Attorneys for the state said Arizona has a legitimate interest in ensuring that traffic is not blocked.

But Appellate Judge Raymond Fisher ruled it would have been one thing if the state simply made it illegal to block traffic.

Instead, SB 1070 only targeted day laborers. And that, Fisher said, makes it an unconstitutional infringement on the First Amendment rights of the individuals.

Pro Gay Marriage Supreme Court Briefs Filed by Businesses, Cities

National businesses and prominent cities filed two amicus curiae briefs with the U.S. Supreme Court in support of same-sex marriage.

The groups urged the court to strike down the Defense of Marriage Act (DOMA) in U.S. v. Windsor and Proposition 8 in Hollingsworth v. Perry.

The businesses include financial institutions, medical centers, airlines, energy and high technology businesses, law and professional firms, retailers, restaurants, non-profit organizations, and several others. Both briefs state an interest for the businesses in their desires to recruit, retain, and secure a talented workforce, and state that the laws in question impinge upon those interests.

The issue of same sex marriage is also dividing the Republican Party as a group of more than 80 prominent members of the GOP reportedly have signed a separate amicus brief advocating for the legalization of gay marriage.

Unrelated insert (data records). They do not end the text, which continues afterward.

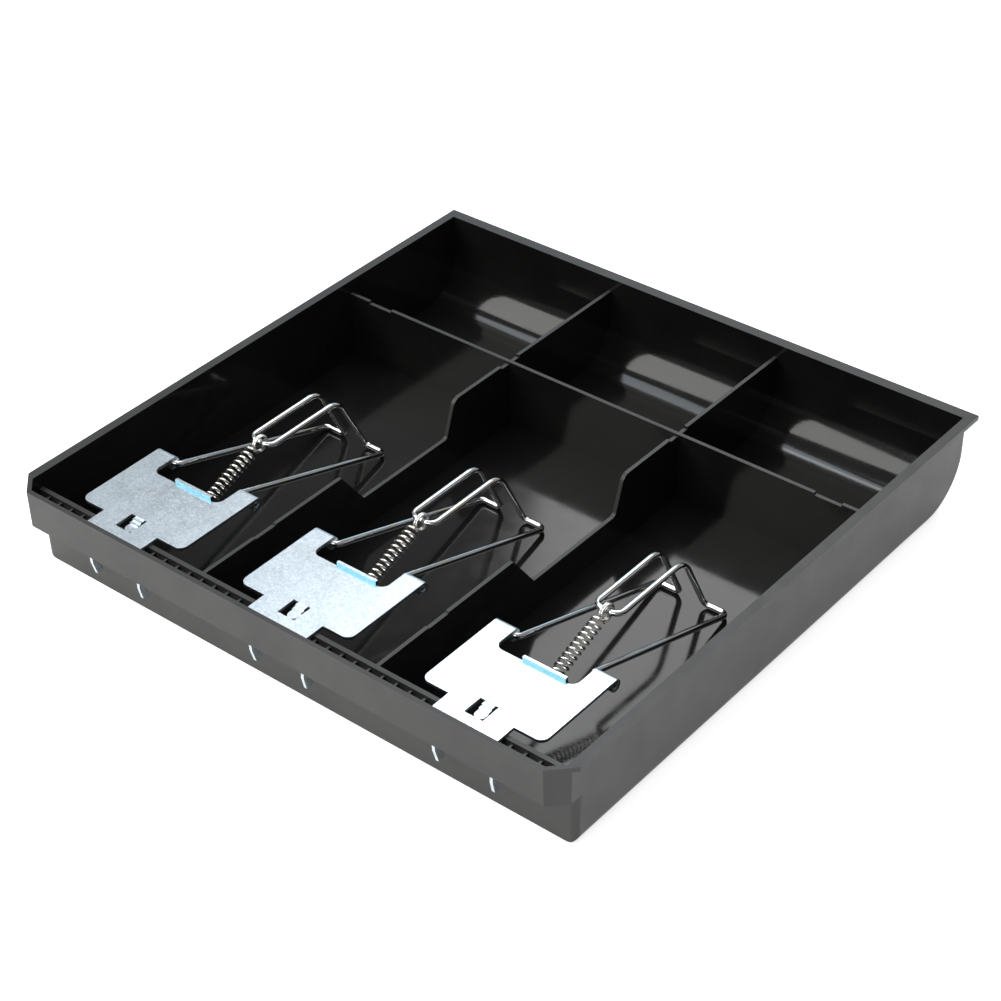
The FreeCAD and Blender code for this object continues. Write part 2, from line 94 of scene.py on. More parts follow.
class Recipe:
    """A material under construction: its node tree, its shader and short ways to add nodes."""

    def __init__(self, name: str) -> None:
        """Starts a material with one Principled shader.

        Args:
            name: The material's name.
        """
        self.material = bpy.data.materials.new(name)
        self.material.use_nodes = True
        self.tree = self.material.node_tree
        self.shader = self.tree.nodes["Principled BSDF"]
        self.place = self.tree.nodes.new("ShaderNodeTexCoord").outputs["Object"]

    def set(self, **values: float | Colour) -> None:
        """Sets the shader's own sockets; an underscore in a name stands for a space.

        Args:
            values: Each socket's name and its constant.
        """
        for name, value in values.items():
            socket = self.shader.inputs[name.replace("_", " ")]
            socket.default_value = (*value, 1.0) if isinstance(value, tuple) else value

    def feed(self, name: str, source: bpy.types.NodeSocket) -> None:
        """Links a node's output to one of the shader's sockets."""
        self.tree.links.new(source, self.shader.inputs[name])

    def noise(
        self,
        size: float,
        detail: float = 2.0,
        stretch: Point = (1.0, 1.0, 1.0),
        space: bpy.types.NodeSocket | None = None,
    ) -> bpy.types.NodeSocket:
        """A soft random field.

        Args:
            size: The width of one blotch, in metres.
            detail: How many finer octaves ride on it.
            stretch: How much more often it repeats along each axis.
            space: The coordinates that it reads; the object's own unless given.

        Returns:
            The field's value, about a half on average.
        """
        mapping = self.tree.nodes.new("ShaderNodeMapping")
        mapping.inputs["Scale"].default_value = stretch
        self.tree.links.new(space or self.place, mapping.inputs["Vector"])
        node = self.tree.nodes.new("ShaderNodeTexNoise")
        node.inputs["Scale"].default_value = 1.0 / size
        node.inputs["Detail"].default_value = detail
        self.tree.links.new(mapping.outputs["Vector"], node.inputs["Vector"])
        return node.outputs["Fac"]

    def crystals(self, size: float) -> bpy.types.NodeSocket:
        """Cells with a random grey each, as the crystals of a metal coating.

        Args:
            size: The width of one cell, in metres.

        Returns:
            The cells' grey value.
        """
        node = self.tree.nodes.new("ShaderNodeTexVoronoi")
        node.inputs["Scale"].default_value = 1.0 / size
        self.tree.links.new(self.place, node.inputs["Vector"])
        grey = self.tree.nodes.new("ShaderNodeRGBToBW")
        self.tree.links.new(node.outputs["Color"], grey.inputs["Color"])
        return grey.outputs["Val"]

    def ramp(
        self, source: bpy.types.NodeSocket, taken: Span, given: Span = FULL_SPAN
    ) -> bpy.types.NodeSocket:
        """Maps one span of a field's values on to another, and clamps them.

        Args:
            source: The field.
            taken: The field's values that give the two ends of the result.
            given: The two ends of the result.

        Returns:
            The mapped value.
        """
        node = self.tree.nodes.new("ShaderNodeMapRange")
        for name, value in zip(("From Min", "From Max", "To Min", "To Max"), taken + given):
            node.inputs[name].default_value = value
        self.tree.links.new(source, node.inputs["Value"])
        return node.outputs["Result"]

    def average(
        self, first: bpy.types.NodeSocket, second: bpy.types.NodeSocket
    ) -> bpy.types.NodeSocket:
        """The mean of two fields.

        Args:
            first: One field.
            second: The other field.

        Returns:
            Half of their sum.
        """
        node = self.tree.nodes.new("ShaderNodeMath")
        node.operation = "MULTIPLY_ADD"
        half = self.tree.nodes.new("ShaderNodeMath")
        half.operation = "MULTIPLY"
        half.inputs[1].default_value = 0.5
        self.tree.links.new(second, half.inputs[0])
        self.tree.links.new(first, node.inputs[0])
        node.inputs[1].default_value = 0.5
        self.tree.links.new(half.outputs["Value"], node.inputs[2])
        return node.outputs["Value"]

    def blend(
        self, factor: bpy.types.NodeSocket, dark: Colour, light: Colour
    ) -> bpy.types.NodeSocket:
        """A colour between two, by a field.

        Args:
            factor: The field, 0 for the first colour and 1 for the second.
            dark: The first colour.
            light: The second colour.

        Returns:
            The mixed colour.
        """
        node = self.tree.nodes.new("ShaderNodeMix")
        node.data_type = "RGBA"
        node.inputs["A"].default_value = (*dark, 1.0)
        node.inputs["B"].default_value = (*light, 1.0)
        self.tree.links.new(factor, node.inputs["Factor"])
        return node.outputs["Result"]

    def bump(self, *heights: tuple[bpy.types.NodeSocket, float]) -> None:
        """Stacks bumps on the shader's normal.

        Args:
            heights: Pairs of a height field and its depth in metres.
        """
        normal = None
        for height, depth in heights:
            node = self.tree.nodes.new("ShaderNodeBump")
            node.inputs["Distance"].default_value = depth
            self.tree.links.new(height, node.inputs["Height"])
            if normal is not None:
                self.tree.links.new(normal, node.inputs["Normal"])
            normal = node.outputs["Normal"]
        self.feed("Normal", normal)


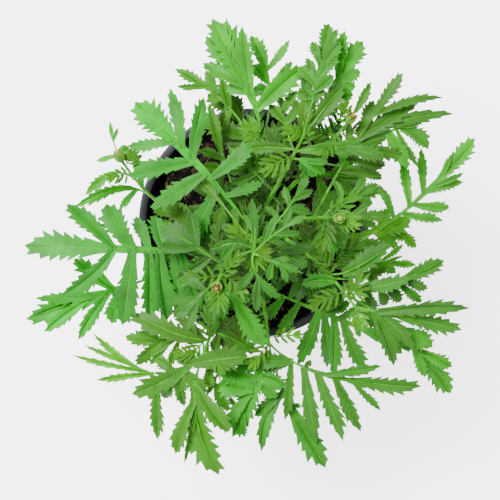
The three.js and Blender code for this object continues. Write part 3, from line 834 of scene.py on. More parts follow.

A member of the 80 Republicans has said it would be submitted to the United States Supreme Court this week. The deadline to submit briefs is Thursday.

Medical Marijuana Dispensaries are Illegal: Mich. Supreme Court

Medical marijuana users in Michigan aren’t allowed to buy pot from businesses or other patients, Michigan’s highest court recently ruled. The ruling may shutter most of the state’s medical marijuana dispensaries.

In a 4-1 decision, the Michigan Supreme Court held that transfers of marijuana between two authorized medical marijuana patients are not legal. The high court upheld a 2011 state Court of Appeals ruling that said patient-to-patient sales of marijuana are illegal under the state’s medical marijuana law.

Marijuana dispensaries can be considered a “public nuisance,” according to the Supreme Court’s opinion. Enforcement since the appeals’ court decision has depended on the attitudes of local police and sheriff’s agencies.